--- Start of Source excerpt ---
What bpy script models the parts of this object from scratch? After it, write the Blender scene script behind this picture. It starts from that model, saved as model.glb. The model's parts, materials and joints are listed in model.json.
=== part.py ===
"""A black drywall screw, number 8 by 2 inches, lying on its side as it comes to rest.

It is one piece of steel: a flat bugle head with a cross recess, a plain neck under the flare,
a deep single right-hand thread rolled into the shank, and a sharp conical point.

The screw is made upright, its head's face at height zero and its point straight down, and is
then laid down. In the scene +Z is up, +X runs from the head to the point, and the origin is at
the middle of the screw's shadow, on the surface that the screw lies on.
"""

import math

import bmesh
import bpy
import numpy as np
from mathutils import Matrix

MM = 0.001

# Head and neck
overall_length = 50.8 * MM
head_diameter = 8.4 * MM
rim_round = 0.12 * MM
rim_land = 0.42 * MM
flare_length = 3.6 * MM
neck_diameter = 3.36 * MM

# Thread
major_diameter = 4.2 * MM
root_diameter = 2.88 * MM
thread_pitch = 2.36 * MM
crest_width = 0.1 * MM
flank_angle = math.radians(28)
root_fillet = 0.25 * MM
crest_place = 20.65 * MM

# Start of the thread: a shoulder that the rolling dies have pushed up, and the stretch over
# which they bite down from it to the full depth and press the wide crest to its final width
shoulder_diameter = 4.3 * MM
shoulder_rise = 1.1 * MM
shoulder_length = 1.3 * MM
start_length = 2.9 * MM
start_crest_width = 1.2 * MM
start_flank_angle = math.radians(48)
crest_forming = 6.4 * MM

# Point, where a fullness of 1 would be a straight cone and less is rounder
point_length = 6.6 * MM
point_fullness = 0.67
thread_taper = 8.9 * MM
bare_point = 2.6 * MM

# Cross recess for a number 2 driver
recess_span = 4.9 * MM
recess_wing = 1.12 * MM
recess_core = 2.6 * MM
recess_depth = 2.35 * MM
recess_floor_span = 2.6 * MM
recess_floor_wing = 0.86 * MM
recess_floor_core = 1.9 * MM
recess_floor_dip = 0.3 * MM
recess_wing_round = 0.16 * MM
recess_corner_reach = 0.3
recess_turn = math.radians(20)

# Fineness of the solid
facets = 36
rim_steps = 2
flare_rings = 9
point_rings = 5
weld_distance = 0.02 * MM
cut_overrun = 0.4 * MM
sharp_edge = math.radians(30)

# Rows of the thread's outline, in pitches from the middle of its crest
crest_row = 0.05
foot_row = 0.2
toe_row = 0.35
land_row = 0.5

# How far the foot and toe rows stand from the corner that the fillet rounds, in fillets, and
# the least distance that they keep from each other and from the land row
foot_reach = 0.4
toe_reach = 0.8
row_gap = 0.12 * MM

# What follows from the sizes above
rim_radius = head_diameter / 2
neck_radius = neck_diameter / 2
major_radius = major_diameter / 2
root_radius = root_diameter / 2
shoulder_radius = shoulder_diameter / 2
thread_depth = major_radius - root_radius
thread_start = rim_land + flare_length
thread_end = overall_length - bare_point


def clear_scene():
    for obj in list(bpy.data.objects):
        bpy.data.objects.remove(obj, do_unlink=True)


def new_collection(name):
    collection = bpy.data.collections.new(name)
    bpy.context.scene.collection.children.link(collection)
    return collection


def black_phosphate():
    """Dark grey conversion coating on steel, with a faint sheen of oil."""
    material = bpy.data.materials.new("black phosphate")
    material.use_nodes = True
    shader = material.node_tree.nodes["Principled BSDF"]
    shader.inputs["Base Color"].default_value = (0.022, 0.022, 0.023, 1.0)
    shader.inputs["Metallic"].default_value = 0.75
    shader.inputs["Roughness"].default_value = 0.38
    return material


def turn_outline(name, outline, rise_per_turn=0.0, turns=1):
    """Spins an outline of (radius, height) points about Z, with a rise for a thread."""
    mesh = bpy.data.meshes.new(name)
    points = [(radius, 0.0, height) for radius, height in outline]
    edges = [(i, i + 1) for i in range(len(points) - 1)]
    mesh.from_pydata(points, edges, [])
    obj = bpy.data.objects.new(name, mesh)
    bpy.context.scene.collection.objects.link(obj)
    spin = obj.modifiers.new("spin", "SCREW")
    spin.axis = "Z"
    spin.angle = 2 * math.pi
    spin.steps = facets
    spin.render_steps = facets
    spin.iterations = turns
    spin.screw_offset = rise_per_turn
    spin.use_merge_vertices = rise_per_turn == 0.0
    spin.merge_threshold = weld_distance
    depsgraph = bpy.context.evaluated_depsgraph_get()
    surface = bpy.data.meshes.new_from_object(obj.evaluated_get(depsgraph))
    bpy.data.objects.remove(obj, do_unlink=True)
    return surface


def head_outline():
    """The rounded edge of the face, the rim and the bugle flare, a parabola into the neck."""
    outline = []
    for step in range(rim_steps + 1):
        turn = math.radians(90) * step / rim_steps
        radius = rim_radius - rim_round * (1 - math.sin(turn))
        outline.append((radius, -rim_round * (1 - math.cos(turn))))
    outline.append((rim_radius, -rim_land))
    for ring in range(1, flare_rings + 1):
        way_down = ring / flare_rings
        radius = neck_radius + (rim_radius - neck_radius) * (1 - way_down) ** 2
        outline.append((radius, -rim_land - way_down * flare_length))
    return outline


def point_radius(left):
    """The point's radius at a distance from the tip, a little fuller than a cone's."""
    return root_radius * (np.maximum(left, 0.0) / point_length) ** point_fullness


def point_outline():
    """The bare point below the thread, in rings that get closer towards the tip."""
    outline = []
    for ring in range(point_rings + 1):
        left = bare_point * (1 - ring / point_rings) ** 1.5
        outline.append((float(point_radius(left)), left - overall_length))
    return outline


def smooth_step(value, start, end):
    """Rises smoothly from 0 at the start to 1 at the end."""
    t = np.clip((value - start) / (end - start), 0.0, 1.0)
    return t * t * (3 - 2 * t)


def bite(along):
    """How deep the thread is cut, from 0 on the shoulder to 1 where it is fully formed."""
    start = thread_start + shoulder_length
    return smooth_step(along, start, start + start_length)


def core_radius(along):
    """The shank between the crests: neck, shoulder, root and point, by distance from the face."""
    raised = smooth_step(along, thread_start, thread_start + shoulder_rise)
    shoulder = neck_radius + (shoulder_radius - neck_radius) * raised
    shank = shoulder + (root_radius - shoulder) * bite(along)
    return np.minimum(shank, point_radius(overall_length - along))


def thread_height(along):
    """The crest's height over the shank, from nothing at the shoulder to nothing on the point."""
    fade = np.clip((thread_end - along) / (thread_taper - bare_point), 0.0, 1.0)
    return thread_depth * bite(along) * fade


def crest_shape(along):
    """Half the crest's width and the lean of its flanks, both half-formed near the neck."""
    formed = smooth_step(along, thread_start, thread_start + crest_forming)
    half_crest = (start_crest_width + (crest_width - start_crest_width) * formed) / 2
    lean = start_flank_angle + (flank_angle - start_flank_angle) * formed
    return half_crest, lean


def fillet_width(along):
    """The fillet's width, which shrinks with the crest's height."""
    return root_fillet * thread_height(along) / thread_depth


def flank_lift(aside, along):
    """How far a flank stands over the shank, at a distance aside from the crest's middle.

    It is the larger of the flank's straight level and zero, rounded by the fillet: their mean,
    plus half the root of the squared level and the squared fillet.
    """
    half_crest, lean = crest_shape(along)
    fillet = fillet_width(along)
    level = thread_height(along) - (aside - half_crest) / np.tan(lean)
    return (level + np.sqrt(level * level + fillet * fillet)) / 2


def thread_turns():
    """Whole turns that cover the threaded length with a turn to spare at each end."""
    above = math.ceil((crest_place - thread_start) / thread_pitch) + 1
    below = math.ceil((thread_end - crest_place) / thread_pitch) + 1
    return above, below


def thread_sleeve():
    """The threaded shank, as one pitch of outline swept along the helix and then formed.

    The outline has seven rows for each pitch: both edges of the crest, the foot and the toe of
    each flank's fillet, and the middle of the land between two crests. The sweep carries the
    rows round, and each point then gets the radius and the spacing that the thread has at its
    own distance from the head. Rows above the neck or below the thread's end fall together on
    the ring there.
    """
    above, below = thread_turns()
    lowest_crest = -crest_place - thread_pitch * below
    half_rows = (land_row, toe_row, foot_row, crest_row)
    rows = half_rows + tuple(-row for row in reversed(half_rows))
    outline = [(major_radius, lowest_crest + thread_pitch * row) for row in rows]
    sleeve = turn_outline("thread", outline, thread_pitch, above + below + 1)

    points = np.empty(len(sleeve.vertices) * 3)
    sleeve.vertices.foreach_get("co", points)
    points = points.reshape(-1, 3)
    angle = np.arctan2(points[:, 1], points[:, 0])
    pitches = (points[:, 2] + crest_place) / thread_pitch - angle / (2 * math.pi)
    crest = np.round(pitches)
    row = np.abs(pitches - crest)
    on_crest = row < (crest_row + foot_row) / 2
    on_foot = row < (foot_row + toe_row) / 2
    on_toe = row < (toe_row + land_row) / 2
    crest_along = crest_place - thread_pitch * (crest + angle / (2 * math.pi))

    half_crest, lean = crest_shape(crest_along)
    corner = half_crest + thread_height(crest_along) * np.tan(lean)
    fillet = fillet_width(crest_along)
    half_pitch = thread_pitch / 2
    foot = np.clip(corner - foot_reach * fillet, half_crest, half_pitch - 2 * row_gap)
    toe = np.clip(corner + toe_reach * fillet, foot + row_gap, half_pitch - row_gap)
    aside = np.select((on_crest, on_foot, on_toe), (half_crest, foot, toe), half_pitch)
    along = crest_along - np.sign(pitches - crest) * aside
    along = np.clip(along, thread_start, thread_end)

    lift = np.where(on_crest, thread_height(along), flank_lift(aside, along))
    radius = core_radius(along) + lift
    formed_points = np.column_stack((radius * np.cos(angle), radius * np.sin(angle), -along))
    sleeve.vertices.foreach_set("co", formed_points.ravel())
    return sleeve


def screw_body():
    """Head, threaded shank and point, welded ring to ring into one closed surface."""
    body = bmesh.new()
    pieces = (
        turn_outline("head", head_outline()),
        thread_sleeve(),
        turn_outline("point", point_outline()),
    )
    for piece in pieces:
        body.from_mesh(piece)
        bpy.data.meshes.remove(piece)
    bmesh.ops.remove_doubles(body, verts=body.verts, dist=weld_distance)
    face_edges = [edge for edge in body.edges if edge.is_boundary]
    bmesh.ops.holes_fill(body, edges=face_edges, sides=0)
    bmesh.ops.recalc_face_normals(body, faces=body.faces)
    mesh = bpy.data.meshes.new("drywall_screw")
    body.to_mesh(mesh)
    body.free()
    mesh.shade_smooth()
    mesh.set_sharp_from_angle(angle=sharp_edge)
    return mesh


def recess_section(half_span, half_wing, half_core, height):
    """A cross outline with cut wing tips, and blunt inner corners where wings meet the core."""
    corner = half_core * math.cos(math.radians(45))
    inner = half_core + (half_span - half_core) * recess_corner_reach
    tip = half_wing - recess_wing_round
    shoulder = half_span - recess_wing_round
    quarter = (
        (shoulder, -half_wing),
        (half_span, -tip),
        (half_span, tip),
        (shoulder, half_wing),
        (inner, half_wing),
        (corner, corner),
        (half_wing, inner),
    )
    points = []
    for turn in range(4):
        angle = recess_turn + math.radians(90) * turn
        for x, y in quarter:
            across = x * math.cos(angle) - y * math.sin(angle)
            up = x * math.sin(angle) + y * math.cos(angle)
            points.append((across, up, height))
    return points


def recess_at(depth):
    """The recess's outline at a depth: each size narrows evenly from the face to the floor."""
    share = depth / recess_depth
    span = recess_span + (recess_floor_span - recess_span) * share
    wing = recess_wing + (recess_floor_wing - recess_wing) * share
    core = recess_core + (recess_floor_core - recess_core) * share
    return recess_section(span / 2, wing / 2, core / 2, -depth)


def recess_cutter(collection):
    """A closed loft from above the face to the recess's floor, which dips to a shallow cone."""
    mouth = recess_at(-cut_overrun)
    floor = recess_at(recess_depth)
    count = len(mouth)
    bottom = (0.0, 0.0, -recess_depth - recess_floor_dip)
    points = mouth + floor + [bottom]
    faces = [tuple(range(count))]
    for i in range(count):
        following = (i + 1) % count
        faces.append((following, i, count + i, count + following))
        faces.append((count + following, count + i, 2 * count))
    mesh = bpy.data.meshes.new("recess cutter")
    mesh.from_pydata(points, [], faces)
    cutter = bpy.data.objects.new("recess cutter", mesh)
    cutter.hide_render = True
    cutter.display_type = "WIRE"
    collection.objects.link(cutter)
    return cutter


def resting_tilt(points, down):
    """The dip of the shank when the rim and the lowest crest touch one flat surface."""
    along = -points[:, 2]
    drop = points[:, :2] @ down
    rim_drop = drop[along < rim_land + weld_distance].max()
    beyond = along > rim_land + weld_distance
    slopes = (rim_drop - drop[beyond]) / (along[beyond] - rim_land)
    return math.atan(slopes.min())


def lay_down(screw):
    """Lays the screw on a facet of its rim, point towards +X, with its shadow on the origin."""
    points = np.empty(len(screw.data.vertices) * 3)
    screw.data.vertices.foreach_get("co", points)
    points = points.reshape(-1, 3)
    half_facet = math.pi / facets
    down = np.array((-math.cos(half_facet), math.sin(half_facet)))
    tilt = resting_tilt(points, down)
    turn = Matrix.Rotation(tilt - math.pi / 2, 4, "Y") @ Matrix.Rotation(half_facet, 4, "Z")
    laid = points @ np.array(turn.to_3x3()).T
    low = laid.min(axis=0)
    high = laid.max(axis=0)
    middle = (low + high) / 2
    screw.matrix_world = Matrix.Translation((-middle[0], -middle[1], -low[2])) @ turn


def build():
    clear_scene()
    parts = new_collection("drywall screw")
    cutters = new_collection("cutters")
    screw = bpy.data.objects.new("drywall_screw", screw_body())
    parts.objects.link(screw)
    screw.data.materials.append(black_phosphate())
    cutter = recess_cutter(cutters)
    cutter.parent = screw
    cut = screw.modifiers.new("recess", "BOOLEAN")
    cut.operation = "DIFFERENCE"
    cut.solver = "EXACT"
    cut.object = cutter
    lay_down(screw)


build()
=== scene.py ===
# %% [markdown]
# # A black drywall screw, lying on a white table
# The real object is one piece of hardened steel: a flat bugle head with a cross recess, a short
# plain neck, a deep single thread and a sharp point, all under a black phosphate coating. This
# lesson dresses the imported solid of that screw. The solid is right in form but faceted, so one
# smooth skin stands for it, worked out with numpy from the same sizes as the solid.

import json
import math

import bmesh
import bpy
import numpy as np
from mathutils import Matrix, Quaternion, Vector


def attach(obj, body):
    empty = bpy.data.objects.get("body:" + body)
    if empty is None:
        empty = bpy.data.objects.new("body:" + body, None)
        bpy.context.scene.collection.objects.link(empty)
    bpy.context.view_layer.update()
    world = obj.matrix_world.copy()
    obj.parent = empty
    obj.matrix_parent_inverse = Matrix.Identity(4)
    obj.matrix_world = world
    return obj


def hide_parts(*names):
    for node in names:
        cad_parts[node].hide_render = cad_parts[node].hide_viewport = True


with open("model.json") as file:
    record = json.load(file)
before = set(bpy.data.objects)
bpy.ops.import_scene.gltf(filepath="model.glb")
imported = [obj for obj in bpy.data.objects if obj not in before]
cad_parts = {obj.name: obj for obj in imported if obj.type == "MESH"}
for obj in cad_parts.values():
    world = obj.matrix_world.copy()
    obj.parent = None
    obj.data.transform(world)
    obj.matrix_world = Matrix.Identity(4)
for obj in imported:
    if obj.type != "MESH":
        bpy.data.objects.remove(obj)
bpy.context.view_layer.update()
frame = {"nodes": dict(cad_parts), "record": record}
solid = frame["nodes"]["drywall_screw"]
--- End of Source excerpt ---
• [Short exercise]:
Retype precisely, and only, the span of lines that opens at the line containing "middle = (low + high) / 2" and closes at the line containing "obj.matrix_world = Matrix.Identity(4)", both inclusive.

• [Problem solution]:
    middle = (low + high) / 2
    screw.matrix_world = Matrix.Translation((-middle[0], -middle[1], -low[2])) @ turn


def build():
    clear_scene()
    parts = new_collection("drywall screw")
    cutters = new_collection("cutters")
    screw = bpy.data.objects.new("drywall_screw", screw_body())
    parts.objects.link(screw)
    screw.data.materials.append(black_phosphate())
    cutter = recess_cutter(cutters)
    cutter.parent = screw
    cut = screw.modifiers.new("recess", "BOOLEAN")
    cut.operation = "DIFFERENCE"
    cut.solver = "EXACT"
    cut.object = cutter
    lay_down(screw)


build()
=== scene.py ===
# %% [markdown]
# # A black drywall screw, lying on a white table
# The real object is one piece of hardened steel: a flat bugle head with a cross recess, a short
# plain neck, a deep single thread and a sharp point, all under a black phosphate coating. This
# lesson dresses the imported solid of that screw. The solid is right in form but faceted, so one
# smooth skin stands for it, worked out with numpy from the same sizes as the solid.

import json
import math

import bmesh
import bpy
import numpy as np
from mathutils import Matrix, Quaternion, Vector


def attach(obj, body):
    empty = bpy.data.objects.get("body:" + body)
    if empty is None:
        empty = bpy.data.objects.new("body:" + body, None)
        bpy.context.scene.collection.objects.link(empty)
    bpy.context.view_layer.update()
    world = obj.matrix_world.copy()
    obj.parent = empty
    obj.matrix_parent_inverse = Matrix.Identity(4)
    obj.matrix_world = world
    return obj


def hide_parts(*names):
    for node in names:
        cad_parts[node].hide_render = cad_parts[node].hide_viewport = True


with open("model.json") as file:
    record = json.load(file)
before = set(bpy.data.objects)
bpy.ops.import_scene.gltf(filepath="model.glb")
imported = [obj for obj in bpy.data.objects if obj not in before]
cad_parts = {obj.name: obj for obj in imported if obj.type == "MESH"}
for obj in cad_parts.values():
    world = obj.matrix_world.copy()
    obj.parent = None
    obj.data.transform(world)
    obj.matrix_world = Matrix.Identity(4)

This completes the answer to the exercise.